Your operational team will also reflect these 2 distinct areas, employing blockchain experts to build your ICO, and an operational team that will run the business. If you choose a business that operates within the blockchain space, you will only need to build one team, as they will serve as both your ICO team and your operational team. The same applies to your advisory board, allowing you to focus on getting advisors who will serve not only your ICO, but your business to.


These are the core elements that you will need to build your ICO. The piece that will bind all these pieces together will be your budget. Although it is not a necessity for launching an ICO, the more budget you have, the better you ICO will be.

More budget means better teams, which will lead to a better brand and better whitepaper. It also means you can invest in proper business registration, letting you choose the best jurisdiction for registration of your ICO. You can also afford better security, not just standard SSL and encryption, but you can employ ethical hackers to do penetration testing on your site and system to ensure that it is un-hackable.

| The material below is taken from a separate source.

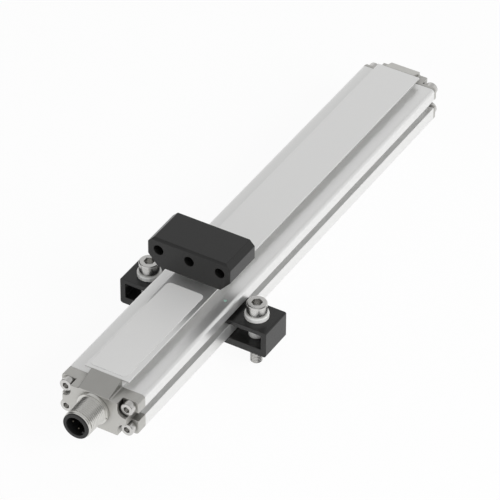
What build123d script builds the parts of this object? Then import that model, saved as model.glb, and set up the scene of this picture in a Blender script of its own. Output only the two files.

The last thing that budget is good for is marketing. The more money you have for marketing, the more likely your ICO will succeed. With the right amount of money behind your marketing campaigns, you will be able to get blanket coverage across the ICO sector, bringing in more potential investors.


The better each of these pieces are, the more likely you are to have a successful ICO, hitting not just your soft cap, but potentially hitting your hard cap relatively quickly. Out of all these parts, the most important are the idea and the whitepaper. With a strong business idea and a well built whitepaper, you will be able to approach potential investors to provide you seed funding for your ICO, which will lead to you getting a better advisory board, more budget, and therefore, much stronger brand, jurisdiction, operational team and optimal security.